* start *

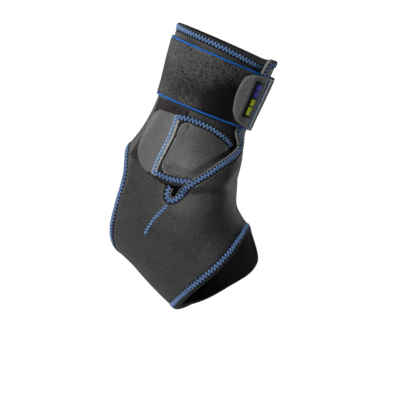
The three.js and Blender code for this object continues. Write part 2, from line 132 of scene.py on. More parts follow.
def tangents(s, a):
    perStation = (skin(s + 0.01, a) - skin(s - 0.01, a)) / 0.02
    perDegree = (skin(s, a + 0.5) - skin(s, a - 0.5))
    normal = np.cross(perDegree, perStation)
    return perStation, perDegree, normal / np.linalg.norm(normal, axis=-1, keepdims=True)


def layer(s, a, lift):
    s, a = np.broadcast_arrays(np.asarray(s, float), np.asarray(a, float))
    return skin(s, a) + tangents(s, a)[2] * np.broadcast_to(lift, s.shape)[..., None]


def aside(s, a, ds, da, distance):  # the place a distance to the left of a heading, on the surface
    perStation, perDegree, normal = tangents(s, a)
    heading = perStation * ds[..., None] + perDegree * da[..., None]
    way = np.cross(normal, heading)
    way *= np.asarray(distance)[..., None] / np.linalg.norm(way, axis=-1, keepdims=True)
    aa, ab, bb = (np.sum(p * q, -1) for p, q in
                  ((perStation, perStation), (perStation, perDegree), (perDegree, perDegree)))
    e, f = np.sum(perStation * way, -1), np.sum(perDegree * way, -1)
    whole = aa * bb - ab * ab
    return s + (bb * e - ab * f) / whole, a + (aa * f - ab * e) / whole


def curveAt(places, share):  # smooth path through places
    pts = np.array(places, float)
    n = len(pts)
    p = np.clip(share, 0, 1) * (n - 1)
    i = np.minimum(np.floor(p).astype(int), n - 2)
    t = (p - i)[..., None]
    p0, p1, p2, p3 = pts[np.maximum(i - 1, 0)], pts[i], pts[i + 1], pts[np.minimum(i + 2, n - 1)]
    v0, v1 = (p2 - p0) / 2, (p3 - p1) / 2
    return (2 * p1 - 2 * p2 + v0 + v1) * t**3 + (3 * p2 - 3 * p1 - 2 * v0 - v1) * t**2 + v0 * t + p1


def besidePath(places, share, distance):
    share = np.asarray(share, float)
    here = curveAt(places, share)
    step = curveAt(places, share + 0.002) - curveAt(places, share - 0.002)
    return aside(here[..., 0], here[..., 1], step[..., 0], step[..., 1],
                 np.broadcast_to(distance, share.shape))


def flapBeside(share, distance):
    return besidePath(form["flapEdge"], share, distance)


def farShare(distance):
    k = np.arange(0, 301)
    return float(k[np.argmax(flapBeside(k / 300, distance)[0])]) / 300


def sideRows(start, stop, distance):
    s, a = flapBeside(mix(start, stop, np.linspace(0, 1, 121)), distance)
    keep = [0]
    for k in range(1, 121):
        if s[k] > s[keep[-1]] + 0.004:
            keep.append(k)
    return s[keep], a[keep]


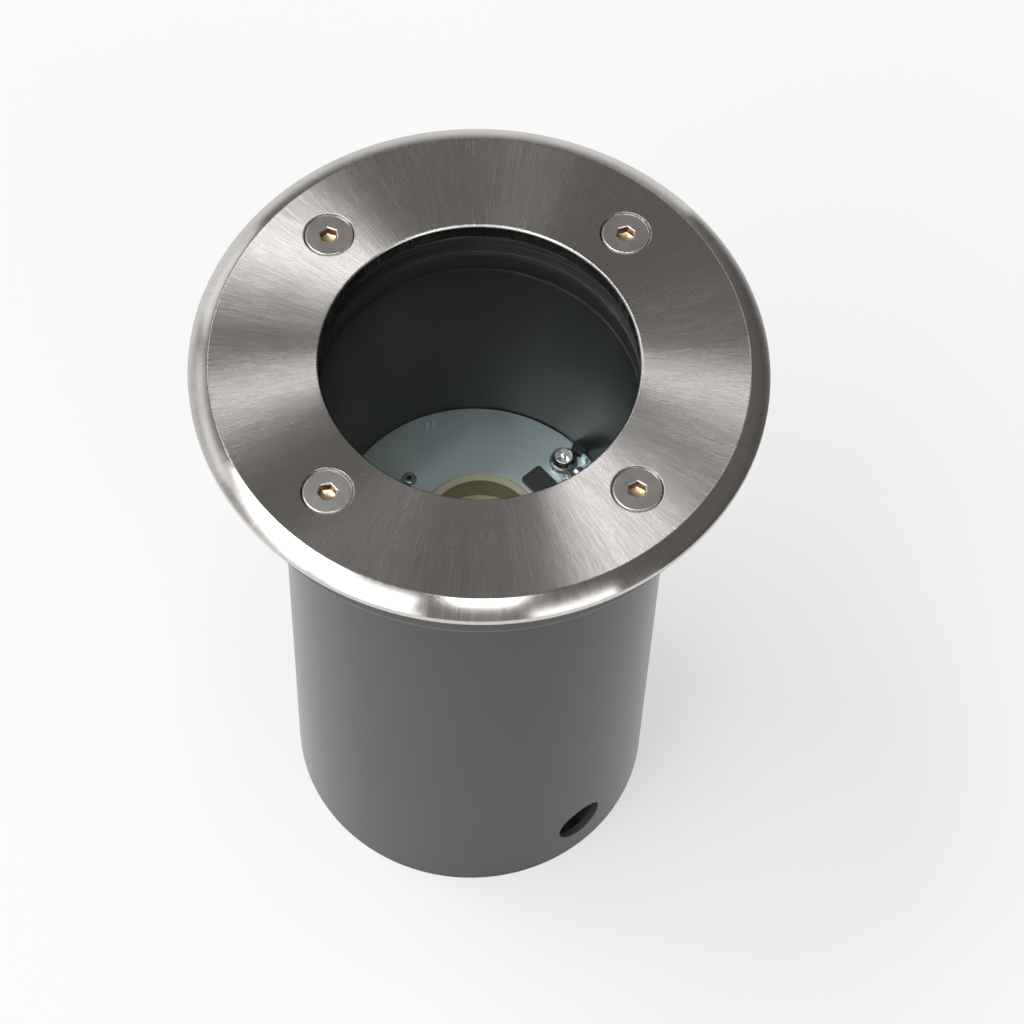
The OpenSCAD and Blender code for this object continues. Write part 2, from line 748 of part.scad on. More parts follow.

* end *

■ Task prompt ■
All of the entries above must be quoted exactly.

■ Written response ■
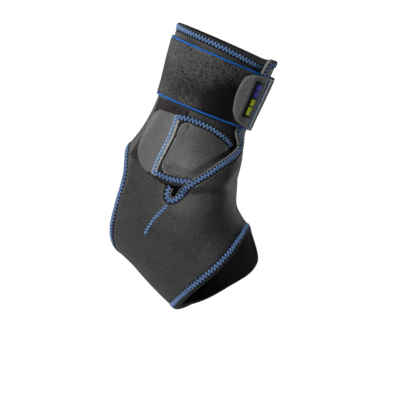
The three.js and Blender code for this object continues. Write part 2, from line 132 of scene.py on. More parts follow.
def tangents(s, a):
    perStation = (skin(s + 0.01, a) - skin(s - 0.01, a)) / 0.02
    perDegree = (skin(s, a + 0.5) - skin(s, a - 0.5))
    normal = np.cross(perDegree, perStation)
    return perStation, perDegree, normal / np.linalg.norm(normal, axis=-1, keepdims=True)


def layer(s, a, lift):
    s, a = np.broadcast_arrays(np.asarray(s, float), np.asarray(a, float))
    return skin(s, a) + tangents(s, a)[2] * np.broadcast_to(lift, s.shape)[..., None]


def aside(s, a, ds, da, distance):  # the place a distance to the left of a heading, on the surface
    perStation, perDegree, normal = tangents(s, a)
    heading = perStation * ds[..., None] + perDegree * da[..., None]
    way = np.cross(normal, heading)
    way *= np.asarray(distance)[..., None] / np.linalg.norm(way, axis=-1, keepdims=True)
    aa, ab, bb = (np.sum(p * q, -1) for p, q in
                  ((perStation, perStation), (perStation, perDegree), (perDegree, perDegree)))
    e, f = np.sum(perStation * way, -1), np.sum(perDegree * way, -1)
    whole = aa * bb - ab * ab
    return s + (bb * e - ab * f) / whole, a + (aa * f - ab * e) / whole


def curveAt(places, share):  # smooth path through places
    pts = np.array(places, float)
    n = len(pts)
    p = np.clip(share, 0, 1) * (n - 1)
    i = np.minimum(np.floor(p).astype(int), n - 2)
    t = (p - i)[..., None]
    p0, p1, p2, p3 = pts[np.maximum(i - 1, 0)], pts[i], pts[i + 1], pts[np.minimum(i + 2, n - 1)]
    v0, v1 = (p2 - p0) / 2, (p3 - p1) / 2
    return (2 * p1 - 2 * p2 + v0 + v1) * t**3 + (3 * p2 - 3 * p1 - 2 * v0 - v1) * t**2 + v0 * t + p1


def besidePath(places, share, distance):
    share = np.asarray(share, float)
    here = curveAt(places, share)
    step = curveAt(places, share + 0.002) - curveAt(places, share - 0.002)
    return aside(here[..., 0], here[..., 1], step[..., 0], step[..., 1],
                 np.broadcast_to(distance, share.shape))


def flapBeside(share, distance):
    return besidePath(form["flapEdge"], share, distance)


def farShare(distance):
    k = np.arange(0, 301)
    return float(k[np.argmax(flapBeside(k / 300, distance)[0])]) / 300


def sideRows(start, stop, distance):
    s, a = flapBeside(mix(start, stop, np.linspace(0, 1, 121)), distance)
    keep = [0]
    for k in range(1, 121):
        if s[k] > s[keep[-1]] + 0.004:
            keep.append(k)
    return s[keep], a[keep]


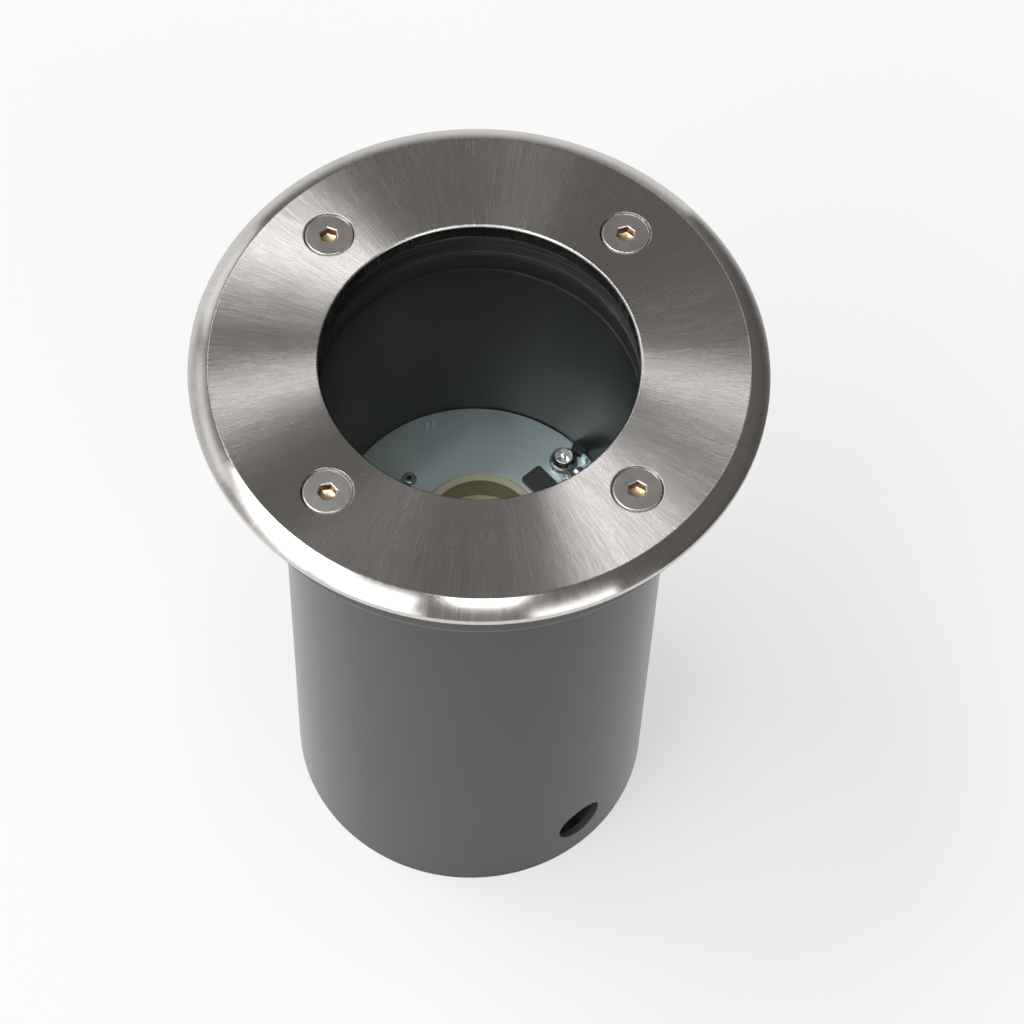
The OpenSCAD and Blender code for this object continues. Write part 2, from line 748 of part.scad on. More parts follow.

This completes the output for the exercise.